Автор Radewoosh, история, 3 года назад, По-английски

Hello Codeforces!

As all of you know, there are so many known algorithms named after people who invented them — from the easiest ones, like Dijkstra, to the harder ones, like Berlekamp–Massey algorithm. These algorithms were innovative when they were invented, so of course, it's good that they are named after their inventors.

But, today, I've seen a blog about the solution to the problem "compute LCS of two strings in time $$$O((n + k) \cdot \log(k))$$$, where $$$n$$$ is the sum of lengths of the strings, and $$$k$$$ is the number of pairs of matching positions in them". To be honest, it a bit pissed me off that even this algorithm is named after its creators. Is it ok to name the solution to every possible problem after its author? I won't judge it. Anyway, I want my very own Radecki algorithm, so let me give it a try. If anyone has ever heard about it — it's cool. Let me know, and it'll be just another helpful blog on Codeforces.

Let's imagine the following problem: there is a directed graph on $$$n$$$ vertices without any edges and a list of $$$m$$$ directed edges which we want to add to this graph one by one. After adding each edge, we want to have full information about the strongly connected components.
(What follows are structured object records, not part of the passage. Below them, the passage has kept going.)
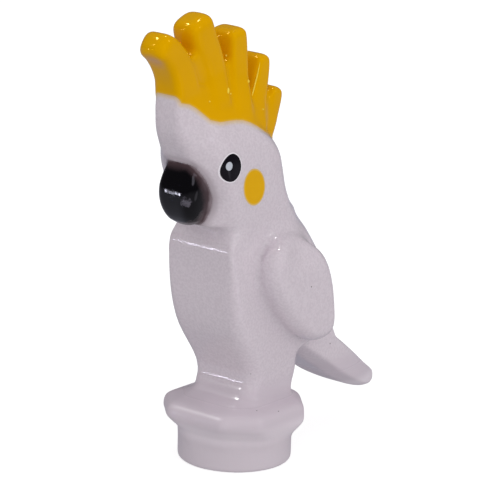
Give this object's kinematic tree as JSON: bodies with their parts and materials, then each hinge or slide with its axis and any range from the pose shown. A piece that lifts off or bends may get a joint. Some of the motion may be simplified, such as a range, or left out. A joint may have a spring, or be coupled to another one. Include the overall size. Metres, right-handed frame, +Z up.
{
  "type": "toy cockatoo figure",
  "caption": "Small moulded plastic cockatoo with a raised fan crest, folded wings and a socket foot that fits over a stud.",
  "frame": {"origin": "on the floor under the middle of the figure's bounding box; the foot tube's axis stands 2 mm in front of it, towards -Y", "axes": "+Z up; the bird faces -Y, its tail points to +Y, and its left side is towards +X"},
  "size_m": [0.0078, 0.0202, 0.0265],
  "materials": {
    "white_abs": "glossy injection-moulded white ABS",
    "yellow_paint": "glossy yellow coating on the moulding",
    "black_paint": "glossy black coating with a thin brownish edge",
    "eye_print": "printed black oval with a pale glint",
    "cheek_print": "printed yellow oval"
  },
  "bodies": {
    "root": {"foot_tube": "white_abs", "foot_collar": "white_abs", "trunk": "white_abs", "tail": "white_abs", "wing_left": "white_abs", "wing_right": "white_abs", "head": "white_abs", "crest": "yellow_paint", "beak": "black_paint", "eye_left": "eye_print", "eye_right": "eye_print", "cheek_left": "cheek_print", "cheek_right": "cheek_print"}
  },
  "joints": []
}
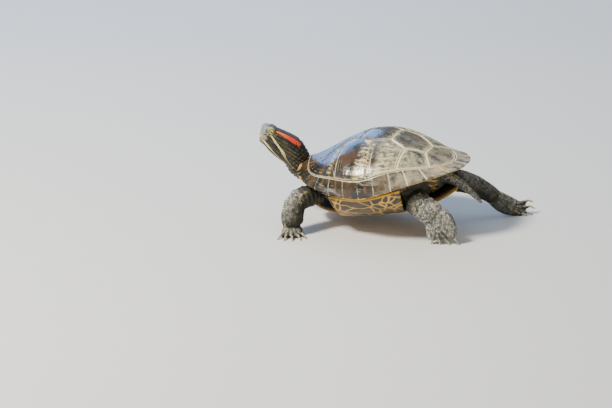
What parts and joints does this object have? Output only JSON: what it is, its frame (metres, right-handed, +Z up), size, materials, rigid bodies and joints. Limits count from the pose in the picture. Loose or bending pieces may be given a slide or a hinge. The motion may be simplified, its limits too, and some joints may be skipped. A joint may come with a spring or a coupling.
{
  "type": "red-eared slider turtle",
  "caption": "Red-eared slider turtle, a still life-size model standing on its legs, head raised and turned slightly, one hind leg stretched back.",
  "frame": {"origin": "centre of the object's box on the floor", "axes": "+X from the head to the stretched hind leg, along the body; +Y to the animal's right; +Z up"},
  "size_m": [0.2926, 0.2106, 0.1055],
  "materials": {
    "carapace": "polished",
    "marginal": "polished",
    "plastron": "smooth",
    "skin": "grained",
    "claw": "smooth",
    "eye": "polished"
  },
  "bodies": {
    "root": {"bridge_left": "plastron", "bridge_right": "plastron", "costal_left_1": "carapace", "costal_left_2": "carapace", "costal_left_3": "carapace", "costal_left_4": "carapace", "costal_right_1": "carapace", "costal_right_2": "carapace", "costal_right_3": "carapace", "costal_right_4": "carapace", "eye_left": "eye", "eye_right": "eye", "front_left_claw_1": "claw", "front_left_claw_2": "claw", "front_left_claw_3": "claw", "front_left_claw_4": "claw", "front_left_claw_5": "claw", "front_left_foot": "skin", "front_left_leg": "skin", "front_right_claw_1": "claw", "front_right_claw_2": "claw", "front_right_claw_3": "claw", "front_right_claw_4": "claw", "front_right_claw_5": "claw", "front_right_foot": "skin", "front_right_leg": "skin", "head": "skin", "hind_left_claw_1": "claw", "hind_left_claw_2": "claw", "hind_left_claw_3": "claw", "hind_left_claw_4": "claw", "hind_left_foot": "skin", "hind_left_leg": "skin", "hind_right_claw_1": "claw", "hind_right_claw_2": "claw", "hind_right_claw_3": "claw", "hind_right_claw_4": "claw", "hind_right_foot": "skin", "hind_right_leg": "skin", "lower_jaw": "skin", "marginals_left_bridge": "marginal", "marginals_left_front": "marginal", "marginals_left_rear": "marginal", "marginals_right_bridge": "marginal", "marginals_right_front": "marginal", "marginals_right_rear": "marginal", "neck": "skin", "nuchal": "marginal", "plastron_front_lobe": "plastron", "plastron_rear_lobe": "plastron", "tail": "skin", "trunk": "skin", "vertebral_1": "carapace", "vertebral_2": "carapace", "vertebral_3": "carapace", "vertebral_4": "carapace", "vertebral_5": "carapace"}
  },
  "joints": []
}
Know the number of strongly connected components, be able to tell whether two vertices are in the same connected component or even make this information persistent. Critical condition: the list of edges is given in advance.
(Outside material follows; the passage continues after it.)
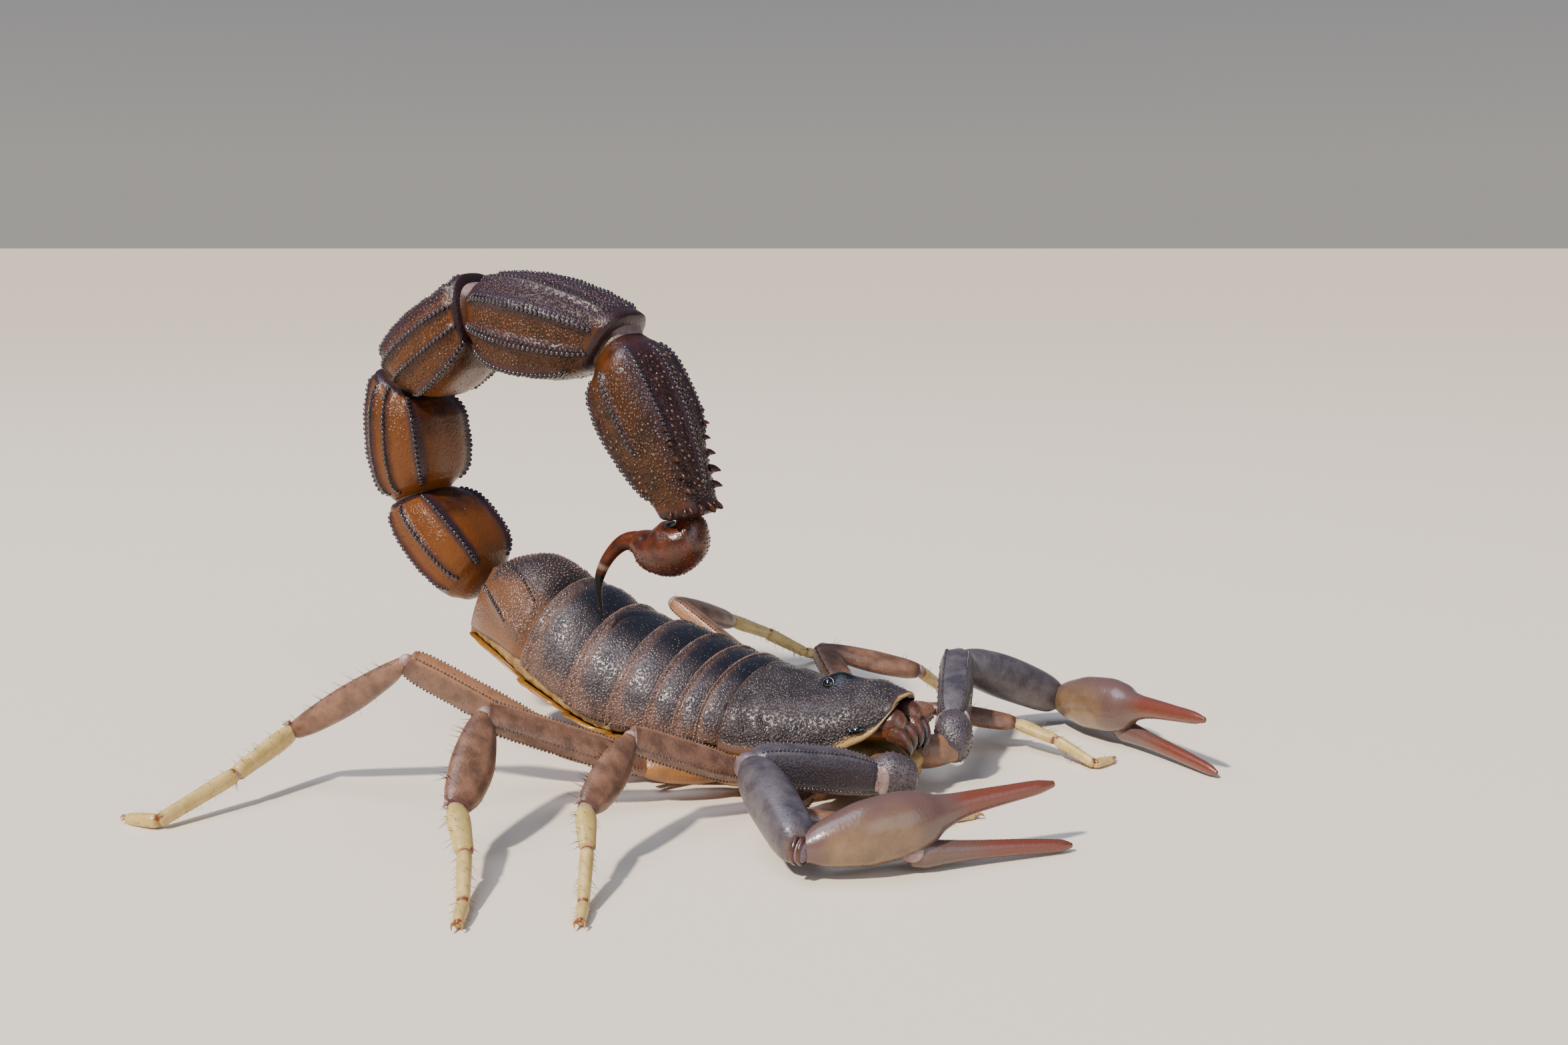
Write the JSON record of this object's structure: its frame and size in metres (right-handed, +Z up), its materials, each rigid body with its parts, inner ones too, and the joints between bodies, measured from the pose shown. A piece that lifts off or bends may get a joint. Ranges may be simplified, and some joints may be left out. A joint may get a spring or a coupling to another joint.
{
  "type": "desert scorpion",
  "caption": "Still life-size model of a thick-tailed desert scorpion standing with its tail arched over its back, pincers held low and forward, legs spread on the floor.",
  "frame": {"origin": "middle of the outline's box, on the floor between the feet", "axes": "+X the way the head looks, +Y the animal's left, +Z up; the back and tail stand over the floor plane z = 0"},
  "size_m": [0.0786, 0.0738, 0.0404],
  "materials": {
    "trunk_cuticle": "dark slate-brown granular cuticle, satin",
    "tail_cuticle": "dark brown cuticle with beaded keels, glossy",
    "sting": "red-brown cuticle, glossy",
    "underside": "smooth golden cuticle, satin gloss",
    "eye": "black, polished lens",
    "chelicera": "orange-brown cuticle, satin gloss",
    "palp_cuticle": "slate-brown cuticle, satin",
    "hand": "smooth olive-brown cuticle, glossy",
    "finger": "smooth terracotta cuticle, glossy",
    "leg_cuticle": "mauve-brown cuticle, satin",
    "pale_leg": "pale straw-yellow cuticle, satin"
  },
  "bodies": {
    "root": {"carapace": "trunk_cuticle", "mesosoma_1": "trunk_cuticle", "mesosoma_2": "trunk_cuticle", "mesosoma_3": "trunk_cuticle", "mesosoma_4": "trunk_cuticle", "mesosoma_5": "trunk_cuticle", "mesosoma_6": "trunk_cuticle", "mesosoma_7": "trunk_cuticle", "metasoma_1": "tail_cuticle", "metasoma_2": "tail_cuticle", "metasoma_3": "tail_cuticle", "metasoma_4": "tail_cuticle", "metasoma_5": "tail_cuticle", "vesicle": "sting", "aculeus": "sting", "coxosternum": "underside", "eye_left": "eye", "eye_right": "eye", "chelicera_left": "chelicera", "chelicera_right": "chelicera", "palp_left_femur": "palp_cuticle", "palp_left_patella": "palp_cuticle", "palp_left_hand": "hand", "palp_left_finger": "finger", "palp_right_femur": "palp_cuticle", "palp_right_patella": "palp_cuticle", "palp_right_hand": "hand", "palp_right_finger": "finger", "leg_1_left_femur": "leg_cuticle", "leg_1_left_patella": "leg_cuticle", "leg_1_left_tibia": "pale_leg", "leg_1_left_tarsus": "pale_leg", "leg_2_left_femur": "leg_cuticle", "leg_2_left_patella": "leg_cuticle", "leg_2_left_tibia": "pale_leg", "leg_2_left_tarsus": "pale_leg", "leg_3_left_femur": "leg_cuticle", "leg_3_left_patella": "leg_cuticle", "leg_3_left_tibia": "pale_leg", "leg_3_left_tarsus": "pale_leg", "leg_4_left_femur": "leg_cuticle", "leg_4_left_patella": "leg_cuticle", "leg_4_left_tibia": "pale_leg", "leg_4_left_tarsus": "pale_leg", "leg_1_right_femur": "leg_cuticle", "leg_1_right_patella": "leg_cuticle", "leg_1_right_tibia": "pale_leg", "leg_1_right_tarsus": "pale_leg", "leg_2_right_femur": "leg_cuticle", "leg_2_right_patella": "leg_cuticle", "leg_2_right_tibia": "pale_leg", "leg_2_right_tarsus": "pale_leg", "leg_3_right_femur": "leg_cuticle", "leg_3_right_patella": "leg_cuticle", "leg_3_right_tibia": "pale_leg", "leg_3_right_tarsus": "pale_leg", "leg_4_right_femur": "leg_cuticle", "leg_4_right_patella": "leg_cuticle", "leg_4_right_tibia": "pale_leg", "leg_4_right_tarsus": "pale_leg"}
  },
  "joints": []
}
So, for a few years, I'm able to solve this problem, but people told me that it's rather boring and it's not worth to write a paper about it. Anyway, let me give it a try.

Let's use the divide and conquer technique on the list of the edges. We can also think about it like about divide and conquer over the timeline. So, let's assume that we have some function $$$rec(a, b, edges)$$$, where $$$a$$$ is the start of the time interval, $$$b$$$ is the end (we can assume that both are inclusive, doesn't matter, I'm still pissed a bit) and $$$edges$$$ is the list of edges together with the times when they're added. We start the process like $$$rec(0, m-1, everything)$$$.
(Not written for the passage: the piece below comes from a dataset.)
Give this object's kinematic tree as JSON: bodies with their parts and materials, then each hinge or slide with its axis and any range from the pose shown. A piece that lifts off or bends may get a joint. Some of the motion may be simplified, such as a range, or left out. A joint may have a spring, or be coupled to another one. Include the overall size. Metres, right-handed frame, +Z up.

Everytime we should look at the middle of the time interval, so let's compute $$$s=\lfloor \frac{a+b}{2} \rfloor$$$. Let's use the standard offline algorithm to calculate strongly connected components in the graph which consists only of the edges from $$$edges$$$ which were added before $$$s$$$ or exactly at $$$s$$$. We want to split recursively somehow, but how to do it to keep good complexity? It turns out that in the moments after $$$s$$$ all the SCC that we've just calculated will stay connected. So, we can merge whole components into single vertices and only pass to the right edges connecting vertices from different strongly connected components. Also, the edges that are now connecting different connected components were useless in the past, which means that we can pass to the left the rest of the edges. In this way, each edge will occur once at every level of the recurrence, there are $$$O(\log(m))$$$ levels, and in each level the overall complexity is linear, thus we have $$$O(m \cdot \log(m))$$$ complexity (if we implement it carefully enough to have no extra logs).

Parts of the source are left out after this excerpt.